Each day, driving to set, I’ve thought about what has led me to this film: the warring sides of my identity, the complexity of the Muslim people I know, the destruction that Trump and his regime are waging. While my film is not a direct statement on present politics, its existence is one of resistance. By making a film where a black girl dances, kisses, and reads the Qur’an, I am resisting. Characters like mine don’t even exist in the minds of the people who are currently running this country. This I’ve kept in mind when the stresses of the film seem unbearable, whenever I’m feeling sick or my feet are aching from standing up for 14 hours. Filmmaking is a privilege.

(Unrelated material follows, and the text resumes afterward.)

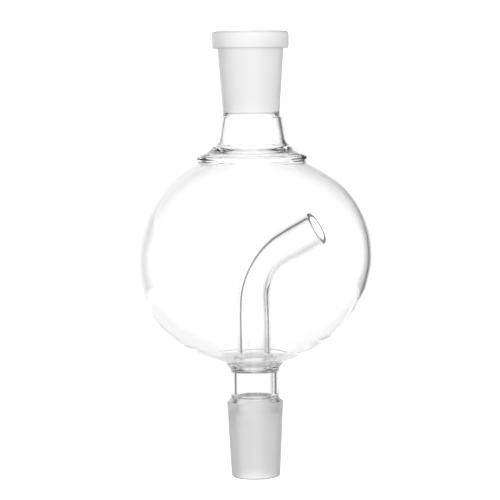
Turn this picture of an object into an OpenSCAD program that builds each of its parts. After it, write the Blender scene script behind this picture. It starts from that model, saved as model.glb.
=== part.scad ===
// Splash trap for a rotary evaporator: a blown glass bulb between a ground socket on top and a
// ground cone below, with a bent vapour tube standing inside the bulb. Sizes in mm.
// Z runs up the glassblower's axis, z = 0 is the tip of the cone, and the tube's mouth faces +X.
// Each node is one length of glass. Neighbours meet face to face where they were fused.

/* [Ground joints] */
// Large-end diameter of the standard joint, shared by the cone and the socket
joint_d = 24; // [19:0.1:30]
// Nominal length of the standard joint
joint_len = 29; // [22:0.5:42]
// Change of diameter per mm of length
joint_taper = 0.1; // [0.09:0.005:0.11]

/* [Cone] */
// Ground length above the cone's gauge plane
cone_over_top = 0.7; // [0.2:0.1:3]
// Ground length past the nominal length at the tip
cone_over_tip = 3; // [0:0.1:5]
// Wall of the cone
cone_wall = 2.1; // [1.6:0.1:2.8]
// Rounding of the tip's outer edge
cone_tip_round = 0.9; // [0.3:0.1:1]
// Height of the sloping shoulder above the ground length
cone_shoulder_h = 1.6; // [0.8:0.1:3]
// Height below the cone's top over which the bore opens out
cone_throat_h = 4; // [2:0.5:8]
// Radius of the narrowest place in the bore, at the weld with the neck
cone_throat_r = 6.9; // [6.2:0.1:7.4]

/* [Lower neck] */
// Outside diameter
low_neck_d = 20.6; // [19:0.1:22]
// Wall
low_neck_wall = 2.3; // [1.6:0.1:2.6]
// Length of the straight tube
low_neck_len = 10.3; // [6:0.1:20]

/* [Ring seal] */
// Height of the fused ring from the neck to the bulb
seal_h = 6.6; // [5.5:0.1:9]
// Thickness of the web between the tube's foot and the neck
seal_web = 3.6; // [2.5:0.1:4.2]
// Flare of the tube's foot on the web
seal_flare = 1.1; // [0.5:0.1:2]

/* [Bulb] */
// Outside diameter at the widest place
bulb_d = 102; // [85:0.5:125]
// Outside height, as if it had no necks
bulb_h = 92; // [77:0.5:112]
// Wall
bulb_wall = 1.4; // [1:0.1:2.2]
// Roundness of the sides, from 0 for an ellipse's own end curve to 1 for upright sides
bulb_belt = 0.34; // [0.2:0.02:0.6]
// Outside radius where the lower end is fused on
bulb_foot_r = 17; // [15:0.5:20]
// Outside radius where the shoulder is fused on
bulb_top_r = 23.4; // [21:0.2:26]

/* [Vapour tube] */
// Outside diameter
tube_d = 14.5; // [12:0.1:15.2]
// Wall
tube_wall = 1.8; // [1:0.1:2.2]
// Height of the straight part above the ring seal
tube_rise = 24; // [18:0.2:31]
// Radius of the bend's centreline
tube_bend_r = 27.5; // [16:0.5:30]
// Angle of the bend, from upright
tube_bend = 61; // [40:1:80]
// Straight length after the bend
tube_reach = 16.4; // [10:0.2:21]

/* [Shoulder] */
// Height from the bulb to the upper neck
shoulder_h = 9.8; // [8:0.1:12]
// Radius of the rolled edge of the shoulder
bead_r = 1.7; // [1:0.1:2.2]
// Wall of the rolled edge, which is a hollow fold
bead_wall = 1.5; // [1:0.1:2.2]

/* [Upper neck] */
// Outside radius at the shoulder
up_neck_base_r = 14.7; // [14:0.1:16]
// Outside radius just below the ground socket
up_neck_head_r = 13.3; // [12.8:0.1:14]
// Wall
up_neck_wall = 2; // [1.5:0.1:2.6]
// Height of the tapering tube
up_neck_h = 8.4; // [5:0.1:14]
// Height of the drawn-in waist between the tube and the socket
waist_h = 3; // [2:0.1:5]

/* [Socket] */
// Ground length past the nominal length
socket_over = 5.1; // [0:0.1:8]
// Wall at the socket's lower end
socket_wall = 1.8; // [1.4:0.1:2.6]
// How much thicker the wall is under the rim
socket_gain = 0.6; // [0:0.1:1.2]
// Outside radius of the rim
rim_r = 16.3; // [15.5:0.1:18]
// Height of the rim
rim_h = 7.2; // [5:0.1:9]
// Rounding of the rim's upper edge
rim_round = 1.4; // [0.6:0.1:1.5]
// Rounding of the rim's lower edge
rim_round_low = 0.5; // [0.3:0.1:0.8]
// Size of the chamfer at the mouth
mouth_chamfer = 0.5; // [0.2:0.1:1]

/* [Hidden] */
$fn = 96;

// points on an arc about [x, z], from angle a0 to a1
function arc(x, z, r, a0, a1, n) = [for (i = [0 : n]) let (a = a0 + (a1 - a0) * i / n)
    [x + r * cos(a), z + r * sin(a)]];

gauge_r = joint_d / 2;
slope = joint_taper / 2;

// heights of the seams, from the tip up
z_cone = cone_over_tip + joint_len + cone_over_top;
z_low = z_cone + cone_shoulder_h;
z_seal = z_low + low_neck_len;
z_bulb = z_seal + seal_h;
tube_r = tube_d / 2;
tube_in = tube_r - tube_wall;
// the straight lengths stand this far back from the bend's walls, so that they fuse cleanly
tube_step = 0.02;
low_r = low_neck_d / 2;
low_in = low_r - low_neck_wall;

// the cone's ground surface
cone_r_tip = gauge_r - slope * (cone_over_tip + joint_len);
cone_r_top = gauge_r + slope * cone_over_top;

// the bulb's outline: two arcs on the sides, centred off the axis, and one each above and below,
// centred on it. The arcs run into each other without a corner.
ba = bulb_d / 2;
bb = bulb_h / 2;
side_r = bb * bb / ba + bulb_belt * (bb - bb * bb / ba);
cap_r = (pow(ba - side_r, 2) + bb * bb - side_r * side_r) / (2 * (bb - side_r));
cap_c = cap_r - bb;
cap_angle = atan2(abs(cap_c), abs(ba - side_r));
foot_drop = sqrt(cap_r * cap_r - bulb_foot_r * bulb_foot_r) - cap_c;
top_rise = sqrt(cap_r * cap_r - bulb_top_r * bulb_top_r) - cap_c;
z_mid = z_bulb + foot_drop;
z_top = z_mid + top_rise;

// inside radius of the bulb at its two seams
cap_in = cap_r - bulb_wall;
foot_in = sqrt(cap_in * cap_in - pow(foot_drop + cap_c, 2));
top_in = sqrt(cap_in * cap_in - pow(top_rise + cap_c, 2));

z_neck = z_top + shoulder_h;
z_waist = z_neck + up_neck_h;
z_socket = z_waist + waist_h;
z_rim = z_socket + joint_len + socket_over - rim_h;
z_mouth = z_rim + rim_h;

// the socket's ground bore and outside, by height
function bore_r(z) = gauge_r - slope * (z_mouth - z);
socket_r0 = bore_r(z_socket) + socket_wall;
socket_r1 = bore_r(z_rim) + socket_wall + socket_gain;

// the tapering upper neck's inside
neck_in0 = up_neck_base_r - up_neck_wall;
neck_in1 = up_neck_head_r - up_neck_wall;

module glass(profile) {
    rotate_extrude() polygon(profile);
}

module ground_cone() {
    color([0.84, 0.86, 0.86])
        glass(concat(
            [[cone_r_tip - cone_wall + 0.4, 0]],
            arc(cone_r_tip - cone_tip_round, cone_tip_round, cone_tip_round, -90, -3, 5),
            [[cone_r_top, z_cone], [low_r, z_low], [cone_throat_r, z_low],
             [cone_throat_r + 0.2, z_cone],
             [cone_r_top - cone_wall - 0.4, z_cone - cone_throat_h * 0.75],
             [cone_r_top - cone_wall - slope * cone_throat_h, z_cone - cone_throat_h],
             [cone_r_tip - cone_wall, 0.6]]));
}

module lower_neck() {
    color([0.80, 0.88, 0.90])
        glass([[cone_throat_r, z_low], [low_r, z_low], [low_r, z_seal], [low_in, z_seal],
               [low_in, z_low + 1.8], [low_in - 0.35, z_low + 0.7]]);
}

module ring_seal() {
    z_web = z_bulb - seal_web;
    color([0.74, 0.84, 0.88])
        glass(concat(
            [[low_in, z_seal], [low_r, z_seal], [low_r + 0.15, z_seal + 1.2],
             [low_r + 0.6, z_seal + 2.4], [low_r + 1.9, z_seal + 4.2],
             [bulb_foot_r - 3.1, z_bulb - 1.15], [bulb_foot_r, z_bulb],
             [foot_in, z_bulb], [tube_r + seal_flare + 0.8, z_bulb - 0.75],
             [tube_r + seal_flare, z_bulb - 0.75], [tube_r + seal_flare * 0.3, z_bulb - 0.5],
             [tube_r, z_bulb], [tube_in, z_bulb],
             [tube_in, z_web - 0.4]],
            arc(tube_r - tube_wall / 2, z_web - 0.4, tube_wall / 2, 180, 345, 6),
            [[low_in - 0.2, z_web - 1]]));
}

// a third of the bulb's outline: a wall on a circle about the origin, between two angles
module wall_arc(r, a0, a1) {
    far = 3 * r;
    intersection() {
        difference() {
            circle(r);
            circle(r - bulb_wall);
        }
        polygon([[0, 0], [far * cos(a0), far * sin(a0)], [far * cos(a1), far * sin(a1)]]);
    }
}

module bulb() {
    color([0.84, 0.91, 0.93])
        rotate_extrude() intersection() {
            union() {
                translate([ba - side_r, z_mid]) wall_arc(side_r, -cap_angle, cap_angle);
                translate([0, z_mid - cap_c]) wall_arc(cap_r, cap_angle, 88);
                translate([0, z_mid + cap_c]) wall_arc(cap_r, -88, -cap_angle);
            }
            polygon([[0, z_bulb], [bulb_d, z_bulb], [bulb_d, z_top], [0, z_top]]);
        }
}

module tube_ring(step) {
    difference() {
        circle(tube_r - step);
        circle(tube_in + step);
    }
}

// one straight length of the tube, reaching a little way into the bend at its start
module tube_length(h) {
    translate([0, 0, -3 * tube_step]) linear_extrude(height = h + 3 * tube_step) tube_ring(tube_step);
}

module vapour_tube() {
    color([0.70, 0.82, 0.88]) {
        translate([0, 0, z_bulb + tube_rise]) mirror([0, 0, 1]) tube_length(tube_rise);
        translate([tube_bend_r, 0, z_bulb + tube_rise]) {
            rotate([90, 0, 0]) rotate([0, 0, 180 - tube_bend])
                rotate_extrude(angle = tube_bend) translate([tube_bend_r, 0]) tube_ring(0);
            rotate([0, tube_bend, 0]) translate([-tube_bend_r, 0, 0]) tube_length(tube_reach);
        }
    }
}

// a flared weld whose inside follows its outside through the fold
module shoulder_bead() {
    bead_x = bulb_top_r - bead_r + 0.2;
    fold_in = bulb_top_r - bead_wall;
    color([0.74, 0.84, 0.88])
        glass(concat(
            [[top_in, z_top], [bulb_top_r - 0.9, z_top]],
            arc(bead_x, z_top + bead_r - 0.1, bead_r, -55, 70, 8),
            [[up_neck_base_r + 4.4, z_top + 4.1], [up_neck_base_r + 2.9, z_top + 5.4],
             [up_neck_base_r + 2.1, z_top + 6.7], [up_neck_base_r + 0.75, z_top + 8],
             [up_neck_base_r, z_neck], [neck_in0, z_neck],
             [neck_in0 + 0.7, z_neck - 2.3], [up_neck_base_r + 0.2, z_top + 5.5],
             [up_neck_base_r + 2.7, z_top + 3.9], [fold_in - 2.1, z_top + 2.9],
             [fold_in - 0.3, z_top + 2.1], [fold_in, z_top + 1.5], [fold_in - 0.6, z_top + 0.9]]));
}

module upper_neck() {
    color([0.80, 0.88, 0.90])
        glass([[neck_in0, z_neck], [up_neck_base_r, z_neck], [up_neck_head_r, z_waist],
               [(up_neck_head_r + socket_r0) / 2 - 0.15, z_waist + waist_h * 0.35],
               [socket_r0, z_socket], [bore_r(z_socket), z_socket], [neck_in1, z_waist]]);
}

module ground_socket() {
    color([0.88, 0.90, 0.90])
        glass([[bore_r(z_socket), z_socket], [socket_r0, z_socket], [socket_r1, z_rim],
               [bore_r(z_rim), z_rim]]);
}

module socket_rim() {
    color([0.84, 0.86, 0.86])
        glass(concat(
            [[bore_r(z_rim), z_rim]],
            arc(rim_r - rim_round_low, z_rim + rim_round_low, rim_round_low, -90, 0, 4),
            arc(rim_r - rim_round, z_mouth - rim_round, rim_round, 0, 90, 6),
            [[gauge_r + mouth_chamfer, z_mouth],
             [bore_r(z_mouth - mouth_chamfer), z_mouth - mouth_chamfer]]));
}

ground_cone();
lower_neck();
ring_seal();
bulb();
vapour_tube();
shoulder_bead();
upper_neck();
ground_socket();
socket_rim();
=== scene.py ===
"""Splash trap for a rotary evaporator: the looks of its glass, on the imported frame."""

import math

import bpy
from mathutils import Euler, Matrix, Vector


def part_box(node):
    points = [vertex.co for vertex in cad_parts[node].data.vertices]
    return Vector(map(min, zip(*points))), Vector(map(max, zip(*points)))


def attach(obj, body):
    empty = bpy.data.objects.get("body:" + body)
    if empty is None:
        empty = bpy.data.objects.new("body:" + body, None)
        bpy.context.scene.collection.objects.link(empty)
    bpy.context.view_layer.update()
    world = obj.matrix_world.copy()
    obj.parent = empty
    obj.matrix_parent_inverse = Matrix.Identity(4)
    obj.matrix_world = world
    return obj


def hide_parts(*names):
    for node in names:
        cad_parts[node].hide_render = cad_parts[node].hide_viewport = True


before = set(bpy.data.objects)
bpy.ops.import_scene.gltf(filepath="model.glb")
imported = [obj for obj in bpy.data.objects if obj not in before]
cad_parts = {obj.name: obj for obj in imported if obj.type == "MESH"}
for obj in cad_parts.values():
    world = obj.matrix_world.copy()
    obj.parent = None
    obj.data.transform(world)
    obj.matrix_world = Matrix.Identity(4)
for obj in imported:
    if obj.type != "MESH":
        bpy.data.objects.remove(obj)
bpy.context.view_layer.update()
MM = 0.001  # metres in a millimetre


# ---------------------------------------------------------------- heights and radii in mm, from the frame
def low(node, axis=2):
    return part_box(node)[0][axis] / MM


def high(node, axis=2):
    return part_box(node)[1][axis] / MM


CONE_TOP = high("ground_cone")
NECK_TOP = high("lower_neck")
SEAL_TOP = high("ring_seal")
BULB_TOP = high("bulb")
BEAD_TOP = high("shoulder_bead")
THROAT_TOP = high("upper_neck")
RIM_LOW = low("socket_rim")
MOUTH = high("socket_rim")
CONE_R = high("ground_cone", 0)
NECK_R = high("lower_neck", 0)
FOOT_R = high("ring_seal", 0)
BULB_R = high("bulb", 0)
TUBE_R = high("vapour_tube", 1)
UPPER_NECK_R = high("upper_neck", 0)
RIM_R = high("socket_rim", 0)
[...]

In the spirit of preservation, I’ve also chosen to shoot in neighborhoods in Los Angeles where some of the last pockets of black community and homeownership still exist in a time of rampant gentrification. My vision has been to capture things and people that are in danger of being erased: black Muslims, black community, a black girl’s pure desire. As a director, it’s been important for me to allow my black female characters spaces to inhabit the otherworldly and majestic. A scene of Jade, a meteorologist, studying the sky and letting the air dance against her skin, and another of Summer skateboarding and staring into sunset need no dialogue or explanation. They are about existence and being.

I write this having just completed one more of the seemingly innumerable steps to making a feature film. I’m exhausted, broke, and feel like I’ve been through a war—maybe the best kind you can go through.